SUVODEEP RAKSHIT, SENIOR ECONOMIST, KOTAK INSTITUTIONAL EQUITIES, MUMBAI

"It is a prudent move to reduce the corporate tax rates because it increases the retained earnings of the companies and forms the investible surplus for future."

"It also moves India to parity with its regional peers, thereby removing one of the issues related to manufacturing and exports."

"Further, the cuts maintain macro prudence by continuing to favour investment cycle rather than consumption cycle."

"On the flip side, it will negatively impact the bond market as the revenue forgone due to the tax rate reduction will make it difficult to stick to the GFD/GDP budgeted target."

SUNIL SHARMA, CHIEF INVESTMENT OFFICER, SANCTUM WEALTH MANAGEMENT, MUMBAI

"This was much needed and clearly demonstrates the commitment of the government to rejuvenate growth."

"With fiscal and monetary forces working in tandem and meaningful reforms being announced, and additional monetary easing on the way, we believe sentiments will bottom and begin to revive."

"The move in the markets in itself is a wealth effect and will spur further financialisation and efficient capital allocation."

A. PRASANNA, HEAD OF RESEARCH, ICICI SECURITIES PRIMARY DEALERSHIP PVT LTD, MUMBAI

"This is a long overdue and hugely positive move by the finance minister. Nearly 50% of the companies were paying effective tax rate of below 30% under current rules. The new rates simplify the tax architecture and will give a fillip to investments and jobs. This is the first concrete step towards realising Make in India."

"The fiscal impact will be large, but right now the need for economic recovery should take priority. I expect the RBI to accommodate this fiscal expansion via additional open market operations to keep interest rates in check."

MAHENDRA KUMAR JAJOO, HEAD OF FIXED INCOME, MIRAE ASSET GLOBAL INVESTMENTS, MUMBAI

"On one side is the reality that 1.45 trillion rupees is sacrificed. On the other side is the hope that it will be recovered through economic recovery."

"This kind of a revenue recovery will be pretty challenging. So right now, it is negative for bonds and positive for equity markets."
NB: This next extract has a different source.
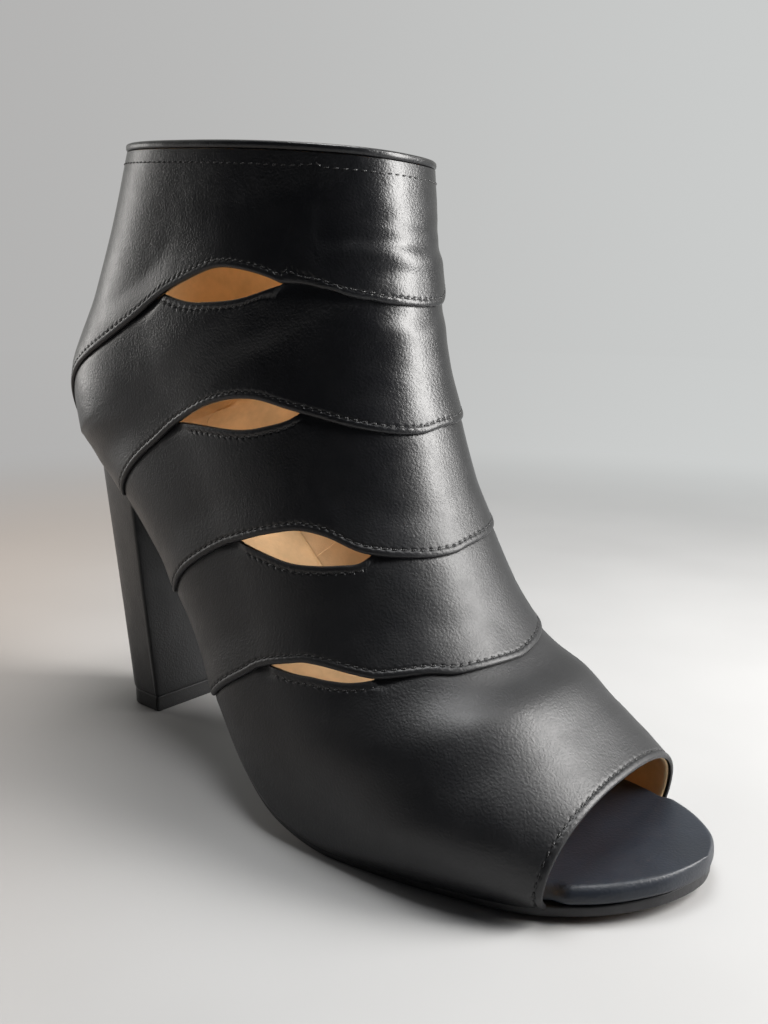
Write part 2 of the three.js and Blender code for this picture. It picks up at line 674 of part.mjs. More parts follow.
// Point of the back seam's outside a length below the collar, with the seam's direction down and the
// direction out of it.
function backSeam(drop) {
  const step = SEAT_ROW / 400;
  let left = drop;
  let u = 0;
  let at = surface(0, 1, 1);
  let next = surface(step, 1, 1);
  while (left > next.distanceTo(at) && u < SEAT_ROW - step) {
    left -= next.distanceTo(at);
    u += step;
    at = next;
    next = surface(u + step, 1, 1);
  }
  const down = next.sub(at).normalize();
  const normal = surfaceNormal(u, 1, 1);
  const lap = (LAP * (u / SEAT_ROW) * BACK_CELLS) / (BACK_CELLS + SEAT_CELLS);
  return { at: at.addScaledVector(normal, lap), down, normal };
}

// The closed zip: tapes and teeth as one strip on the back seam.
function makeZip() {
  const edge = ZIP_WIDTH / 2;
  const teeth = ZIP_TEETH_WIDTH / 2;
  const high = GAP + ZIP_THICKNESS;
  const middle = GAP + ZIP_THICKNESS / 2;
  const profile = [[-edge, GAP], [-edge, middle], [-teeth, high], [teeth, high], [edge, middle], [edge, GAP]];
  const rings = [];
  for (let i = 0; i <= ZIP_CELLS; i += 1) {
    const { at, normal } = backSeam(ZIP_TOP_DROP + (ZIP_LENGTH * i) / ZIP_CELLS);
    rings.push(profile.map(([y, out]) => {
      const p = at.clone().addScaledVector(normal, out);
      return [p.x, p.y + y, p.z];
    }));
  }
  return loft("zip", rings, tape);
}

// The slider's own frame, at the middle of its underside: x down the zip, y across it, z out of it.
function sliderFrame() {
  const { at, down, normal } = backSeam(ZIP_TOP_DROP + SLIDER_DROP);
  const across = new THREE.Vector3().crossVectors(normal, down);
  const origin = at.addScaledVector(normal, GAP + ZIP_THICKNESS + GAP);
  return new THREE.Matrix4().makeBasis(down, across, normal).setPosition(origin);
}

function extrude(shape, depth, curveSegments = 12) {
  return new THREE.ExtrudeGeometry(shape, { depth, bevelEnabled: false, curveSegments });
}

// The slider: a flat body that narrows to its foot, and two lugs that carry the pin.
function makeSlider() {
  const l = SLIDER_LENGTH / 2;
  const w = SLIDER_WIDTH / 2;
  const outer = [[-l, 0.7 * w], [-0.7 * l, w], [0.1 * l, w], [l, 0.6 * w]];
  const plan = [...outer, ...outer.map(([x, y]) => [x, -y]).reverse()];
  const body = extrude(new THREE.Shape(plan.map(([x, y]) => new THREE.Vector2(x, y))), SLIDER_THICKNESS);
  const rise = SLIDER_THICKNESS + PIN_RISE;
  const lugFrom = SLIDER_THICKNESS / 2;
  const lugTo = rise + PIN_DIAMETER / 2 + LUG_WIDTH / 2;
  const lugAt = EYE_WIDTH / 2 + GAP + LUG_WIDTH / 2;
  const lugs = [-lugAt, lugAt].map((y) => {
    const lug = new THREE.BoxGeometry(LUG_LENGTH, LUG_WIDTH, lugTo - lugFrom);
    return lug.translate(0, y, (lugTo + lugFrom) / 2);
  });
  const pin = new THREE.CylinderGeometry(PIN_DIAMETER / 2, PIN_DIAMETER / 2, 2 * lugAt, 16);
  const mesh = join("zip_slider", [body, ...lugs, pin.translate(0, 0, rise)], nickel);
  mesh.applyMatrix4(sliderFrame());
  return mesh;
}

// The pull tab: an eye round the pin and a blade that widens past the lugs, lying along the zip.
function makeTab() {
  const bore = PIN_DIAMETER / 2 + GAP;
  const rim = bore + EYE_WALL;
  const eye = new THREE.Shape().absarc(0, 0, rim, 0, 2 * Math.PI);
  eye.holes.push(new THREE.Path().absarc(0, 0, bore, 0, 2 * Math.PI, true));
  const ring = extrude(eye, EYE_WIDTH, 16).translate(0, 0, -EYE_WIDTH / 2).rotateX(Math.PI / 2);
  const root = bore + EYE_WALL / 2;
  const neck = Math.max(LUG_LENGTH / 2, rim) + GAP;
  const shoulder = neck + (TAB_WIDTH - EYE_WIDTH) / 2;
  const narrow = EYE_WIDTH / 2;
  const wide = TAB_WIDTH / 2;
  const shape = new THREE.Shape().moveTo(root, -narrow).lineTo(neck, -narrow).lineTo(shoulder, -wide);
  shape.absarc(TAB_LENGTH - wide, 0, wide, -Math.PI / 2, Math.PI / 2, false);
  shape.lineTo(shoulder, wide).lineTo(neck, narrow).lineTo(root, narrow).closePath();
  const blade = extrude(shape, TAB_THICKNESS, 8).translate(0, 0, -TAB_THICKNESS / 2);
  const mesh = join("zip_pull_tab", [ring, blade], nickel);
  const place = sliderFrame();
  place.multiply(new THREE.Matrix4().makeTranslation(0, 0, SLIDER_THICKNESS + PIN_RISE));
  place.multiply(new THREE.Matrix4().makeRotationY(degToRad(TAB_TILT)));
  mesh.applyMatrix4(place);
  return mesh;
}

const group = new THREE.Group();
const boot = new THREE.Group();
boot.add(makeUpper(), makeFootbed(), makeOutsole(), makeHeel(), makeLift(), makeBinding());
boot.add(makeZip(), makeSlider(), makeTab());
group.add(boot);

// The frame's origin is on the floor below the middle of the whole boot.
const box = new THREE.Box3().setFromObject(boot);
const middle = box.getCenter(new THREE.Vector3());
boot.position.set(-middle.x, -middle.y, 0);

export default group;
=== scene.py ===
"""Looks of a right peep toe ankle boot: stitched leather panels, lining, footbed, sole, heel and back zip.

Every shape is a numpy surface on the boot's own last, which is written here as tables of shares of named
sizes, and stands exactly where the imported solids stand. Lengths are in metres.
"""

import math

import bpy
import numpy as np
from mathutils import Matrix, Vector


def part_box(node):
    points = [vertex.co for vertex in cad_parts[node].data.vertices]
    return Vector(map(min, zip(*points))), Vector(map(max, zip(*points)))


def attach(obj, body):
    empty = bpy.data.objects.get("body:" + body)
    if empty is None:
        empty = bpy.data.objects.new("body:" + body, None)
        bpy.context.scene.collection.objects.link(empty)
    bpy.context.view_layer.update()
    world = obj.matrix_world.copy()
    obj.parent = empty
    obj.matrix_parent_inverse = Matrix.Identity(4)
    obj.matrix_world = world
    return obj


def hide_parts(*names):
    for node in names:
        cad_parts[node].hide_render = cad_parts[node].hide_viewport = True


bl_info = {
    "name": "Peep toe ankle boot",
    "version": (1, 0, 0),
    "blender": (4, 5, 0),
    "location": "3D View > Sidebar > Boot",
    "description": "Builds the visible pieces of a leather ankle boot around its packed solids",
    "category": "Object",
}

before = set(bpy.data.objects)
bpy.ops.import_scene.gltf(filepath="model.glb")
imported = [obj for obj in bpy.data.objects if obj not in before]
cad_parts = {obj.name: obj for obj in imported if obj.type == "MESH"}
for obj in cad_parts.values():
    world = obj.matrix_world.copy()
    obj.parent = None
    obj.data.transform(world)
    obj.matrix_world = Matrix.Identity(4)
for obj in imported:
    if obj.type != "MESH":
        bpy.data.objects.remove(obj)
MM = 0.001
LIFT_LOW, LIFT_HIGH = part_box("heel_top_lift")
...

AJAY BODKE, CEO PMS, PRABHUDAS LILLADHER, MUMBAI

"In a major boost to revive flagging animal spirits and position India as one of the most attractive business destinations, the government has announced a slew of measures that would act as a force multiplier for the flagging economic engine. By slashing corporate tax rate to 25% from 35% (22% from 30% without exemptions) for existing domestic companies and an extremely attractive rate of 15% for new companies setting up manufacturing operations after Oct. 1, 2019 and commencing operations before 2023, the government has rolled out a red carpet that would ensure hundreds of billions of dollars of FDI and FII flows over the medium term."